As bear boxes typically do, they’re really good at calling the turn in a bear market decline, providing excellent buying signals at a bottom when both the price and step sum plots stop going down and reverses upward together. But most bear markets don’t develop bear boxes, but when they do form, it’s good to be aware of them.
Looking at gold’s step sum table below, we see plenty of down days since August 28th. Gold hasn’t seen a positive 15 count since September 1st, and after all this selling, all the bears could do is drive gold down by $162 from August’s BEV Zero at the end this week. As noted before, so far gold has refused to correct by 10% (a $206 decline) from its all-time high ($2061) of early August.

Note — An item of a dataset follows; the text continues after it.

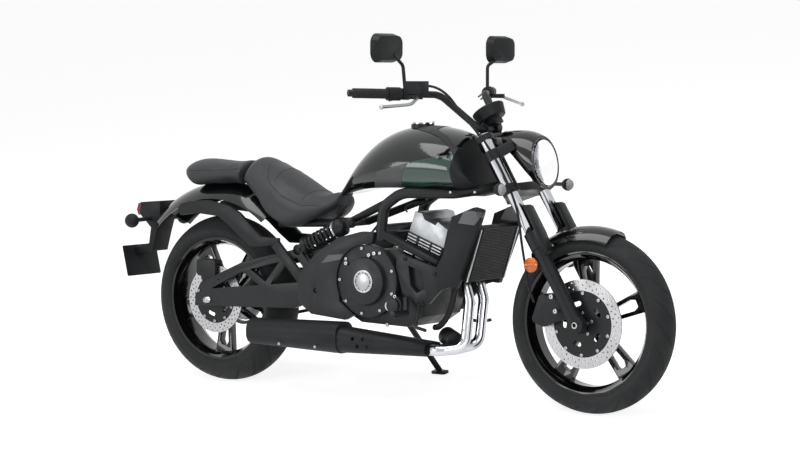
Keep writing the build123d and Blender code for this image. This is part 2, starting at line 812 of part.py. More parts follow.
with BuildPart() as radiator_shrouds:
    for side in (-1, 1):
        slab([(1090, 412), (1118, 410), (1212, 640), (1225, 682), (1190, 690), (1100, 655), (1062, 520),
              (1036, 478.4), (1050.6, 400.4)], side * 133 + 12.7, 25.4)
keep(radiator_shrouds, "radiator_shrouds")

# Tank, seats and rear bodywork
tank_front = fork_plane.offset(0)
with BuildPart() as fuel_tank:
    loft([
        hoop(550, 706, 738, 34), hoop(620, 722, 812, 86), hoop(720, 740, 905, 128),
        hoop(830, 746, 952, 148), hoop(940, 748, 961, 155), hoop(1040, 750, 948, 156),
        hoop(1100, 750, 925, 152),
    ])
    add(frame_tubes.part, mode=Mode.SUBTRACT)
    with BuildSketch(Plane(origin=(880, 0, 966), z_dir=(0, 0, 1))):
        Circle(24)
    extrude(amount=-70, mode=Mode.SUBTRACT)
    with BuildSketch(Plane(origin=(880, 0, 966), z_dir=(0, 0, 1))):
        Circle(42)
    extrude(amount=-16, mode=Mode.SUBTRACT)
keep(fuel_tank, "fuel_tank")

rear_fender_radius = 432
rear_fender_half = 96
cap_seat = 966
with BuildPart() as filler_ring:
    with BuildSketch(Plane.XY.offset(cap_seat - 15.7)):
        with Locations((880, 0)):
            Circle(41)
            Circle(24, mode=Mode.SUBTRACT)
    extrude(amount=15.7)
keep(filler_ring, "filler_ring")

with BuildPart() as filler_cap:
    with BuildSketch(Plane.XY.offset(cap_seat + running_gap)):
        with Locations((880, 0)):
            Circle(36)
    extrude(amount=7)
    bar_along((919, -9, cap_seat + 6), (919, 9, cap_seat + 6), 5)
keep(filler_cap, "filler_cap")

with BuildPart() as rider_seat:
    loft([
        hoop(138, 738, 790, 92), hoop(200, 690, 836, 130), hoop(270, 630, 800, 150),
        hoop(350, 592, 760, 155), hoop(430, 602, 715, 145), hoop(500, 640, 710, 110), hoop(546, 680, 730, 50),
    ])
    with BuildSketch(side_plane(110)):
        with Locations((rear_axle.X, rear_axle.Z)):
            Circle(rear_fender_radius + running_gap)
    extrude(amount=220, mode=Mode.SUBTRACT)
    add(frame_tubes.part, mode=Mode.SUBTRACT)
keep(rider_seat, "rider_seat")

with BuildPart() as passenger_seat:
    loft([hoop(-160, 770, 805, 60), hoop(-120, 735, 820, 100), hoop(0, 735, 818, 112),
          hoop(130, 735, 826, 100)])
    with BuildSketch(side_plane(140)):
        with Locations((rear_axle.X, rear_axle.Z)):
            Circle(rear_fender_radius + running_gap)
    extrude(amount=280, mode=Mode.SUBTRACT)
keep(passenger_seat, "passenger_seat")

with BuildPart() as rear_fender:
    with BuildSketch(radial_plane(rear_axle, -46)):
        with BuildLine():
            ThreePointArc((-rear_fender_half, rear_fender_radius - 60), (0, rear_fender_radius),
                          (rear_fender_half, rear_fender_radius - 60))
            Line((rear_fender_half, rear_fender_radius - 60),
                 (rear_fender_half - fender_wall, rear_fender_radius - 60))
            ThreePointArc((rear_fender_half - fender_wall, rear_fender_radius - 60),
                          (0, rear_fender_radius - fender_wall),
                          (fender_wall - rear_fender_half, rear_fender_radius - 60))
            Line((fender_wall - rear_fender_half, rear_fender_radius - 60),
                 (-rear_fender_half, rear_fender_radius - 60))
        make_face()
    revolve(axis=Axis(rear_axle, (0, 1, 0)), revolution_arc=84)
    add(frame_tubes.part, mode=Mode.SUBTRACT)
keep(rear_fender, "rear_fender")

with BuildPart() as fender_struts:
    for side in (-1, 1):
        slab([(-145, 640), (-130, 618), (-50, 628), (50, 620), (100, 590), (150, 550), (200, 515), (240, 515),
              (330, 528), (330, 550), (250, 552), (200, 592), (150, 635), (100, 660), (0, 678), (-80, 672),
              (-130, 660)], side * 117 + 7, 14)
        slab([(310, 520), (340, 540), (445, 430), (440, 385)], side * 131.3 + 7, 14)
    add(pivot_plates.part, mode=Mode.SUBTRACT)
keep(fender_struts, "fender_struts")

plate_lean = radians(13)
plate_plane = Plane(origin=(-430, 0, 432), x_dir=(0, -1, 0), z_dir=(-cos(plate_lean), 0, -sin(plate_lean)))

with BuildPart() as tail_housing:
    slab([(-395, 655), (-300, 662), (-300, 600), (-320, 540), (-340, 470), (-360, 470), (-345, 560),
          (-400, 610)], 45, 90)
    with BuildSketch(plate_plane.offset(-running_gap)):
        with Locations((0, 36)):
            RectangleRounded(60, 30, 6)
    extrude(amount=-80)
    add(rear_fender.part, mode=Mode.SUBTRACT)
keep(tail_housing, "tail_housing")

with BuildPart() as tail_light:
    slab([(-395.3, 653), (-400.3, 610), (-412, 605), (-420, 625), (-412, 650)], 40, 80)
keep(tail_light, "tail_light")

with BuildPart() as rear_signals:
    for x, y, z in both_sides((-347, 150, 591)):
        with Locations((x, y, z)):
            Sphere(27)
        side = -1 if y < 0 else 1
        bar_along((x, side * 45.3, 594), (x, y - side * 10, z), 8)
keep(rear_signals, "rear_signals")

with BuildPart() as licence_plate:
    with BuildSketch(plate_plane):
        RectangleRounded(190, 118, 6)
    extrude(amount=3)
    add(tail_housing.part, mode=Mode.SUBTRACT)
keep(licence_plate, "licence_plate")

# Foot controls
with BuildPart() as foot_pegs:
    for side in (-1, 1):
        bar_along((925, side * 165, 315), (925, side * 250, 318), 13)
        bar_along((905, side * 141, 365), (925, side * 168, 315), 10)
    add(frame_plates.part, mode=Mode.SUBTRACT)
    add(clutch_cover.part, mode=Mode.SUBTRACT)
keep(foot_pegs, "foot_pegs")

with BuildPart() as foot_levers:
    for side in (-1, 1):
        bent_tube([(960, side * 136, 345), (965, side * 168, 270), (1010, side * 172, 262),
                   (1030, side * 210, 268)], [14, 14], 6)
    add(frame_plates.part, mode=Mode.SUBTRACT)
keep(foot_levers, "foot_levers")

# Final drive
with BuildPart() as rear_sprocket:
    with BuildSketch(side_plane(chain_side + 4)):
        with Locations((rear_axle.X, rear_axle.Z)):
            Circle(sprocket_radius)
            Circle(14, mode=Mode.SUBTRACT)
    extrude(amount=8)
    with BuildSketch(side_plane(chain_side - 4)):
        with Locations((rear_axle.X, rear_axle.Z)):
            Circle(48)
            Circle(14, mode=Mode.SUBTRACT)
    extrude(amount=chain_side - 4 - 72)
keep(rear_sprocket, "rear_sprocket")

chain_inner = sprocket_radius + 5
chain_depth = 12


def chain_loop(grow):
    """Outline around both sprockets, grow outside the chain's inner line."""
    big = chain_inner + grow
    small = front_loop + grow
    x, z = front_sprocket_centre
    with BuildSketch(side_plane(chain_side + chain_width / 2)) as loop:
        with BuildLine():
            back = ThreePointArc((0, rear_axle.Z + big), (-big, rear_axle.Z), (0, rear_axle.Z - big))
            front = ThreePointArc((x, z - small), (x + small, z), (x, z + small))
            Line(back @ 1, front @ 0)
            Line(front @ 1, back @ 0)
        make_face()
    return loop.sketch


with BuildPart() as drive_chain:
    extrude(chain_loop(chain_depth), amount=chain_width)
    extrude(chain_loop(0), amount=chain_width, mode=Mode.SUBTRACT)
keep(drive_chain, "drive_chain")

with BuildPart() as rear_caliper:
    with BuildSketch(side_plane(-rear_disc_side + 24)):
        with Locations((-30, 425)):
            RectangleRounded(90, 62, 14)
    extrude(amount=44)
    with BuildSketch(side_plane(-rear_disc_side + disc_thickness)):
        with Locations((rear_axle.X, rear_axle.Z)):
            Circle(rear_disc_radius + 5)
    extrude(amount=disc_thickness * 2, mode=Mode.SUBTRACT)
    slab([(-60, 410), (10, 410), (26, 300), (-20, 290)], -92, 7)
    with BuildSketch(side_plane(-90)):
        with Locations((rear_axle.X, rear_axle.Z)):
            Circle(axle_diameter / 2)
    extrude(amount=20, mode=Mode.SUBTRACT)
keep(rear_caliper, "rear_caliper")

# Side stand
foot_plane = Plane(
    origin=(stand_foot[0], stand_foot[1], foot_height),
    x_dir=(1, 0, 0),
    z_dir=(0, -sin(radians(lean_angle)), cos(radians(lean_angle))),
)
with BuildPart() as side_stand:
    bar_along(stand_pivot, foot_plane.from_local_coords((0, 0, stand_plate_thickness)), stand_tube_diameter / 2)
    bar_along(stand_pivot - stand_axis * 12, stand_pivot + stand_axis * 12, 16)
    with BuildSketch(Plane(origin=stand_pivot, z_dir=stand_axis)):
        Circle(stand_pin_radius + running_gap)
    extrude(amount=20, both=True, mode=Mode.SUBTRACT)
    with BuildSketch(foot_plane):
        RectangleRounded(62, 38, 12)
    extrude(amount=stand_plate_thickness)
keep(side_stand, "side_stand")

# The lean onto the side stand, and the origin under the middle
lean = Location((0, 0, 0), (-lean_angle, 0, 0))
whole = Compound(children=[piece.moved(lean) for piece in pieces]).bounding_box()
parked = Location((-whole.center().X, -whole.center().Y, 0)) * lean

for piece in pieces:
    export_step(piece.moved(parked), f"parts/{piece.label}.step")
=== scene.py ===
"""Looks of a parked cruiser motorcycle: finishes, seats, tyres and small hardware."""
import json
import math

import bmesh
import bpy
import numpy as np
from bpy.props import FloatProperty, FloatVectorProperty, IntProperty, PointerProperty
from mathutils import Matrix, Vector
from mathutils.bvhtree import BVHTree

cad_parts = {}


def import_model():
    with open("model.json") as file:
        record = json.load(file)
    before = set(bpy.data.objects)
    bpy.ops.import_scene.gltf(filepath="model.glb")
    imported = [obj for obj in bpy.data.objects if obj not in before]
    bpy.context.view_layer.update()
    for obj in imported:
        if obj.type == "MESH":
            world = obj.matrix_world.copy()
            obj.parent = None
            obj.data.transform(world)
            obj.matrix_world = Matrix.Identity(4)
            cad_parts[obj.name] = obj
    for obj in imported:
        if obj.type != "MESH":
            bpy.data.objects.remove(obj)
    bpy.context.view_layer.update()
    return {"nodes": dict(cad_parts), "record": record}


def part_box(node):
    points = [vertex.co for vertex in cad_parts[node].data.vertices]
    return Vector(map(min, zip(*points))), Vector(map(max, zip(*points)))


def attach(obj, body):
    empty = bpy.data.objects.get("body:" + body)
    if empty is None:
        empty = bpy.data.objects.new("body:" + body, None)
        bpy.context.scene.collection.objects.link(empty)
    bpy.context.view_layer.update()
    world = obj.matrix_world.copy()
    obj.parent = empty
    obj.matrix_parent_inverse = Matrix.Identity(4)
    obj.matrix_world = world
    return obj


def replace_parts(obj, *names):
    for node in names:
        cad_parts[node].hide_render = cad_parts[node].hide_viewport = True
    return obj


bl_info = {
    "name": "Cruiser motorcycle looks",
    "version": (1, 0, 0),
    "blender": (4, 5, 0),
    "location": "View3D > Sidebar > Motorcycle",
    "description": "Dresses the packed motorcycle with finishes, seats, tyres and hardware",
    "category": "Object",
}

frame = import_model()
NODES = frame["nodes"]
RECORD = frame["record"]
BODY_OF = {node: body for body, members in RECORD["behaviour"]["bodies"].items() for node in members}
SLOT_OF = {part["node"]: part["material_slot"] for part in RECORD["subparts"]}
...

In early 2021, I expect we’ll look back at this week and see gold’s current correction as the market’s reaction to seeing it close above $2000 for three days in early August. At some point in the coming weeks, gold will once again see fewer down days as its 15 counts become positive once again as gold advances well above $2000.
On this pending rebound in the price of gold, expect to see some days of extreme volatility, which for gold are days that close (+/-) 3% or more from a previous day’s close. At current prices, a positive 3% day would move the price of gold up $57 in a single trading session, but I wouldn’t be surprised seeing gold move up a $100 or more in a single trading session.
The Dow Jones’ bear box is evident in its step sum table. Since August 28th the Dow Jones itself is down 1000 points as its step sum has advanced by a net of two daily advances. Then there are all those +3 & +5 15 counts the Dow Jones has seen in these past twenty-five trading sessions; a sure indication its step sum (bullish market sentiment) remains stubbornly bullish as the Dow Jones itself declines.